Let $E$ be the foot of perpendicular from $L$ to $AB'.$

Let $E_0$ be crosspoint of $\omega_C$ and $AB' \implies A'E_0 \perp AB' \implies E = E_0.$

Points $A'$ and $E$ are simmetric with respect to $BC, MA' = AM \implies$

Points $A'$ and $E$ lies on $A-$power circle and on $\omega_C$.

$\Omega \perp \omega_C,$ points $L, A',$ and $E$ are collinear $\implies \Omega \perp A-$ power circle.
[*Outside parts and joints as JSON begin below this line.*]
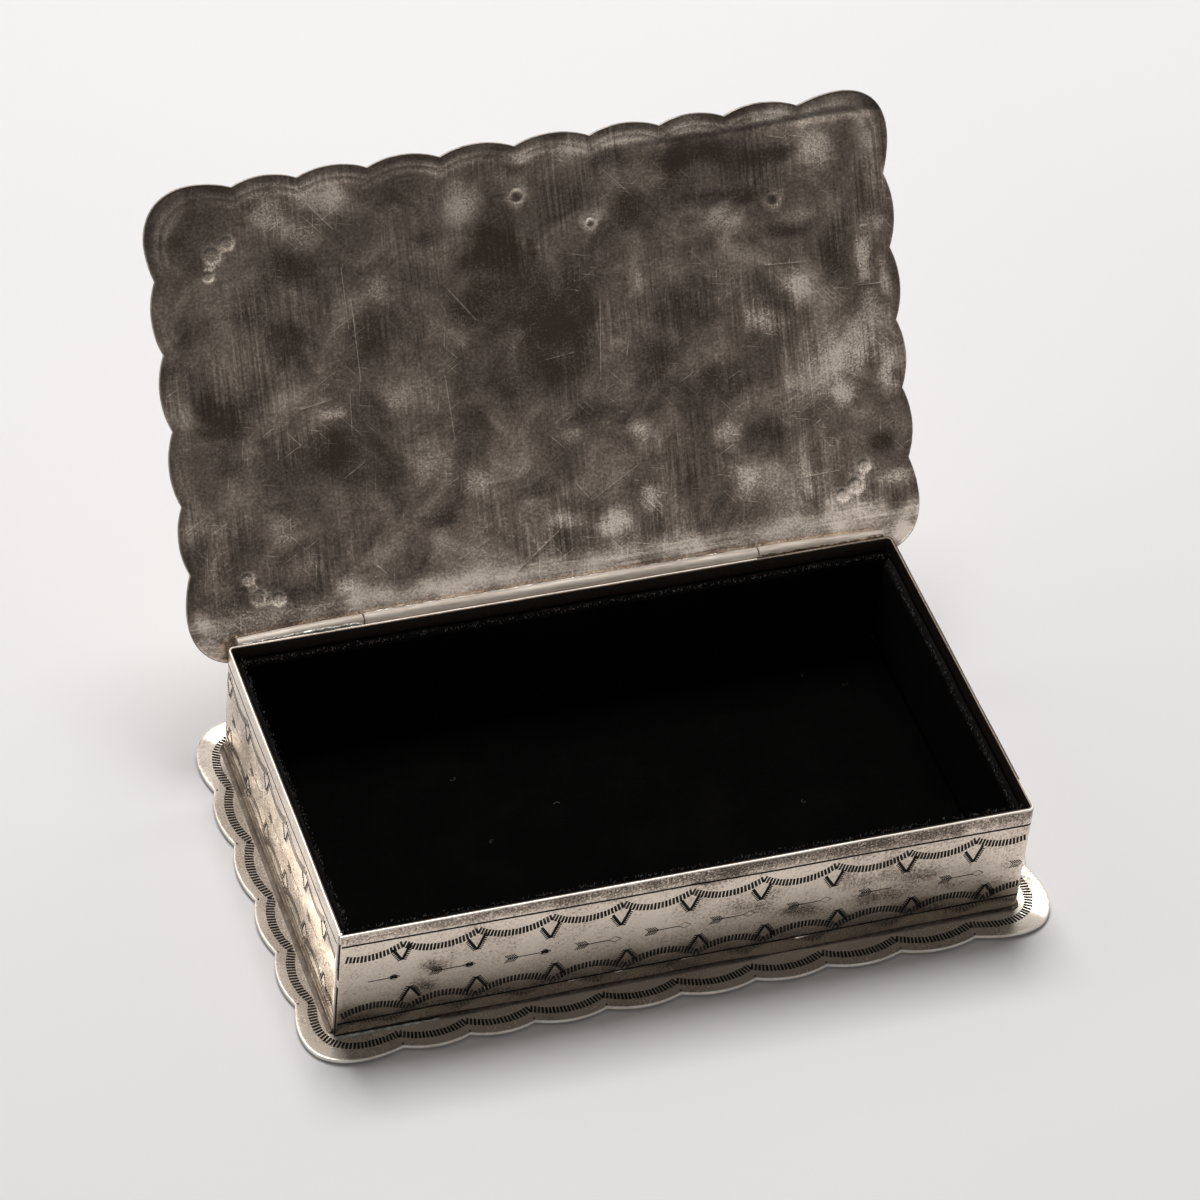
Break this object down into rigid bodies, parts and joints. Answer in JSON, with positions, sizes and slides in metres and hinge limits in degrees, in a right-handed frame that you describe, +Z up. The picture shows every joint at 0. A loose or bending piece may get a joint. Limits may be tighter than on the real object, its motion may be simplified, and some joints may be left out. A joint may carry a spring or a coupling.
{
  "type": "keepsake box",
  "caption": "Low rectangular silver box with scalloped base and hinged scalloped lid, lined with velvet, for jewellery and small keepsakes.",
  "frame": {"origin": "centre of the wall's plan at the base plate's flat underside, which is where the box stands", "axes": "+Z up, +X to the right along the front wall, +Y from the front wall to the hinged back wall"},
  "size_m": [0.1992, 0.1793, 0.1341],
  "materials": {
    "silver_plate": "satin",
    "silver_band": "satin",
    "silver_lid": "satin",
    "silver_hinge": "satin",
    "silver_pin": "satin",
    "black_velvet": "matte"
  },
  "bodies": {
    "box": {"base_plate": "silver_plate", "side_band": "silver_band", "hinge_knuckle_left": "silver_hinge", "hinge_knuckle_right": "silver_hinge", "hinge_pin": "silver_pin", "floor_lining": "black_velvet", "front_lining": "black_velvet", "back_lining": "black_velvet", "left_lining": "black_velvet", "right_lining": "black_velvet"},
    "lid": {"lid_plate": "silver_lid", "hinge_knuckle_centre": "silver_hinge"}
  },
  "joints": [
    {"name": "lid_hinge", "type": "hinge", "parent": "box", "child": "lid", "pos_m": [0, 0.0538, 0.0361], "axis": [1, 0, 0], "range_deg": [0, 122.69]}
  ]
}
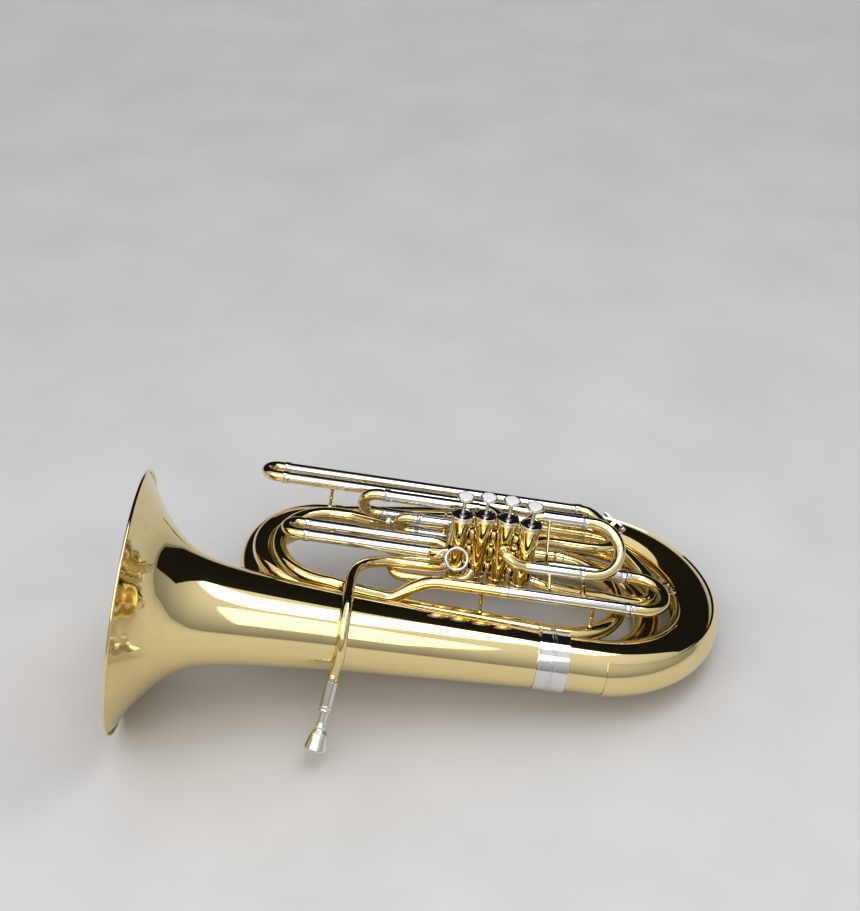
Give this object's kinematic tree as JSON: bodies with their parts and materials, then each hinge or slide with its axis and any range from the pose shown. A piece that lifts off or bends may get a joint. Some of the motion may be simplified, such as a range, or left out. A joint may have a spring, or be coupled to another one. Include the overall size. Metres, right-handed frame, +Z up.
{
  "type": "front-action piston tuba",
  "caption": "Piston-valve tuba lying on its back, with a wide flared bell, nested bows, sliding tuning crooks, spring-return valves, water keys and a removable mouthpiece.",
  "frame": {"origin": "on the floor, below the middle of the bounding box", "axes": "+X from the bell's mouth towards the bottom bow, +Z up with the horn lying on its back and the valve buttons on top, +Y across the horn from the bell towards the outer branch"},
  "size_m": [0.9558, 0.5982, 0.4062],
  "materials": {
    "lacquered_brass": "polished brass under clear gold lacquer",
    "nickel_silver": "polished nickel silver",
    "silver_plate": "bright silver plate",
    "spring_steel": "bare spring wire",
    "monel": "lapped metal",
    "pearl": "glossy white pearl inlay"
  },
  "bodies": {
    "horn": {"bell": "lacquered_brass", "bell_collar": "nickel_silver", "bell_rim_wire": "lacquered_brass", "bottom_bow": "lacquered_brass", "bottom_bow_guard": "lacquered_brass", "first_slide_tubes": "nickel_silver", "first_top_bow": "lacquered_brass", "first_valve_loop": "lacquered_brass", "fourth_loop": "lacquered_brass", "fourth_return": "lacquered_brass", "fourth_slide_tubes": "nickel_silver", "leadpipe": "lacquered_brass", "main_slide_tubes": "nickel_silver", "mouthpiece_receiver": "nickel_silver", "outer_branch": "lacquered_brass", "second_bottom_bow": "lacquered_brass", "second_slide_tubes": "nickel_silver", "second_top_bow": "lacquered_brass", "third_bottom_bow": "lacquered_brass", "third_lower_slide_tubes": "nickel_silver", "third_top_bow": "lacquered_brass", "third_upper_slide_tubes": "nickel_silver", "thumb_ring": "nickel_silver", "valve_1_bottom_cap": "nickel_silver", "valve_1_casing": "lacquered_brass", "valve_1_spring": "spring_steel", "valve_1_top_cap": "nickel_silver", "valve_2_bottom_cap": "nickel_silver", "valve_2_casing": "lacquered_brass", "valve_2_spring": "spring_steel", "valve_2_top_cap": "nickel_silver", "valve_3_bottom_cap": "nickel_silver", "valve_3_casing": "lacquered_brass", "valve_3_spring": "spring_steel", "valve_3_top_cap": "nickel_silver", "valve_4_bottom_cap": "nickel_silver", "valve_4_casing": "lacquered_brass", "valve_4_spring": "spring_steel", "valve_4_top_cap": "nickel_silver"},
    "valve_1": {"valve_1_piston": "monel", "valve_1_finger_button": "nickel_silver", "valve_1_pearl": "pearl"},
    "valve_2": {"valve_2_piston": "monel", "valve_2_finger_button": "nickel_silver", "valve_2_pearl": "pearl"},
    "valve_3": {"valve_3_piston": "monel", "valve_3_finger_button": "nickel_silver", "valve_3_pearl": "pearl"},
    "valve_4": {"valve_4_piston": "monel", "valve_4_finger_button": "nickel_silver", "valve_4_pearl": "pearl"},
    "main_slide": {"main_slide_crook": "lacquered_brass"},
    "first_slide": {"first_slide_crook": "lacquered_brass"},
    "second_slide": {"second_slide_crook": "lacquered_brass"},
    "third_upper_slide": {"third_upper_slide_crook": "lacquered_brass"},
    "third_lower_slide": {"third_lower_slide_crook": "lacquered_brass"},
    "fourth_slide": {"fourth_slide_crook": "lacquered_brass"},
    "water_key_1": {"water_key_1": "nickel_silver"},
    "water_key_2": {"water_key_2": "nickel_silver"},
    "mouthpiece": {"mouthpiece": "silver_plate"}
  },
  "joints": [
    {"name": "valve_1_travel", "type": "slide", "parent": "horn", "child": "valve_1", "axis": [-0.146, -0.0675, -0.987], "range_m": [0, 0.018], "stiffness_N_per_m": 250, "springref_m": -0.012, "deforming": ["valve_1_spring"]},
    {"name": "valve_2_travel", "type": "slide", "parent": "horn", "child": "valve_2", "axis": [-0.146, -0.0675, -0.987], "range_m": [0, 0.018], "stiffness_N_per_m": 250, "springref_m": -0.012, "deforming": ["valve_2_spring"]},
    {"name": "valve_3_travel", "type": "slide", "parent": "horn", "child": "valve_3", "axis": [-0.146, -0.0675, -0.987], "range_m": [0, 0.018], "stiffness_N_per_m": 250, "springref_m": -0.012, "deforming": ["valve_3_spring"]},
    {"name": "valve_4_travel", "type": "slide", "parent": "horn", "child": "valve_4", "axis": [-0.146, -0.0675, -0.987], "range_m": [0, 0.018], "stiffness_N_per_m": 250, "springref_m": -0.012, "deforming": ["valve_4_spring"]},
    {"name": "main_slide_travel", "type": "slide", "parent": "horn", "child": "main_slide", "axis": [0.9892, 0, -0.1463], "range_m": [0, 0.07]},
    {"name": "first_slide_travel", "type": "slide", "parent": "horn", "child": "first_slide", "axis": [-0.9892, 0, 0.1463], "range_m": [0, 0.065]},
    {"name": "second_slide_travel", "type": "slide", "parent": "horn", "child": "second_slide", "axis": [-0.9892, 0, 0.1463], "range_m": [0, 0.025]},
    {"name": "third_upper_slide_travel", "type": "slide", "parent": "horn", "child": "third_upper_slide", "axis": [-0.9892, 0, 0.1463], "range_m": [0, 0.055]},
    {"name": "third_lower_slide_travel", "type": "slide", "parent": "horn", "child": "third_lower_slide", "axis": [0.9892, 0, -0.1463], "range_m": [0, 0.04]},
    {"name": "fourth_slide_travel", "type": "slide", "parent": "horn", "child": "fourth_slide", "axis": [-0.9892, 0, 0.1463], "range_m": [0, 0.11]},
    {"name": "water_key_1_hinge", "type": "hinge", "parent": "third_lower_slide", "child": "water_key_1", "pos_m": [0.30074, 0.12186, 0.21421], "axis": [0.1281, -0.4839, 0.8657], "range_deg": [0, 18], "stiffness_Nm_per_rad": 0.05, "springref_deg": -11.46},
    {"name": "water_key_2_hinge", "type": "hinge", "parent": "main_slide", "child": "water_key_2", "pos_m": [0.38902, 0.07095, 0.12509], "axis": [0.146, 0.0675, 0.987], "range_deg": [0, 18], "stiffness_Nm_per_rad": 0.05, "springref_deg": -11.46},
    {"name": "mouthpiece_draw", "type": "slide", "parent": "horn", "child": "mouthpiece", "axis": [-0.2239, -0.5079, -0.8318], "range_m": [0, 0.024]}
  ]
}
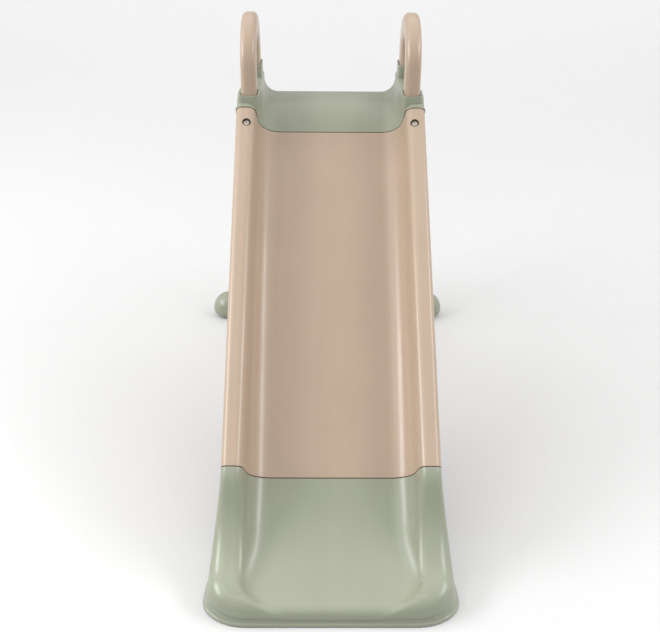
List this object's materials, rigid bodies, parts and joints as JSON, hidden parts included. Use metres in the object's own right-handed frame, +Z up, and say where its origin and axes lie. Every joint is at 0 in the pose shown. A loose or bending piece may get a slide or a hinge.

$L$ is the radical center of all six circles, therefore $\Omega$ is perpendicular to each of these circles. $L$ is orthocenter of the anticomplementary triangle of $\triangle ABC$ so radius of $\Omega$ is twice radius of circle finded by Claim $$\implies R_{\Omega} = 4R \sqrt { – \cos A \cos B \cos C}.$$

Let $ABC$ be obtuse triangle $(\angle A > 90^\circ)$ with circumcircle $\Omega,$ circumradius $R,$ and orthocenter $H.$ Let $\omega'$ be the circle with diameter $AB.$ Let $\omega$ be the circle perpendicular to $\omega'$ centered at $H.$ Find $R_\omega,$ the radius of $\omega.$

Let altitude $AH$ cross $BC$ at $D$ and cross $\Omega$ second time at $H'.$

$AD \perp BD \implies D \in \omega',$ points $H,A, D$ are collinear $\implies$

Inversion with respect $\omega$ swap $A$ and $D \implies R_\omega^2 = HA \cdot HD.$

Well known that $HA = – 2R \cos A.$

$$BC \perp HD, AC \perp BH \implies \angle C = \angle BHD \implies HD = BH \cos C.$$ Points $H$ and $H'$ are symmetric with respect $BC \implies BH' = BH.$ $$\angle BAH' = 90^\circ – \angle B \implies BH' = 2R \sin \angle BAH' = 2R \cos B \implies$$ $$R_\omega^2 = – 2R \cos A \cdot 2R \cos B \cos C \implies R_\omega = 2R \sqrt{– \cos A \cos B \cos C}.$$

## De Longchamps line

The de Longchamps line $l$ of $\triangle ABC$ is defined as the radical axes of the de Longchamps circle $\omega$ and of the circumscribed circle $\Omega$ of $\triangle ABC.$

Let $\Omega'$ be the circumcircle of $\triangle DEF$ (the anticomplementary triangle of $\triangle ABC).$

Let $\omega'$ be the circle centered at $G$ (centroid of $\triangle ABC$) with radius $\rho = \frac {\sqrt{2}}{3} \sqrt {a^2 + b^2 + c^2},$ where $a = BC, b = AC, c = AB.$

Prove that the de Longchamps line is perpendicular to Euler line and is the radical axes of $\Omega, \Omega', \omega,$ and $\omega'.$

Proof

Center of $\Omega$ is $O$, center of $\omega$ is $L \implies OL \perp l,$ where $OL$ is Euler line. The homothety with center $G$ and ratio $-2$ maps $\triangle ABC$ into $\triangle DEF.$ This homothety maps $\Omega$ into $\Omega'.$ $R_{\Omega} \ne R_{\Omega'}$ and $\Omega \cap \Omega' = K \implies$ there is two inversion which swap $\Omega$ and $\Omega'.$

First inversion $I_{\omega'}$ centered at point $G = \frac {\vec O \cdot 2R + \vec H \cdot R}{2R + R} = \frac {2\vec O + \vec H}{3}.$ Let $K$ be the point of crossing $\Omega$ and $\Omega'.$

The radius of $\omega'$ we can find using $\triangle HKO:$

$$OK = R, HK = 2R, HG = 2GO \implies GK^2 = 2(R^2 – GO^2), GO^2 = \frac {HO^2}{9} \implies$$ $$R_G = GK = \frac {\sqrt {2(a^2 + b^2 + c^2)}}{3}.$$

Second inversion $I_{\omega}$ centered at point $L = \frac {\vec O \cdot 2R – \vec H \cdot R}{2R – R} = 2 \vec O – \vec H.$ We can make the same calculations and get $R_L = 4R \sqrt{– \cos A \cos B \cos C}$ as desired.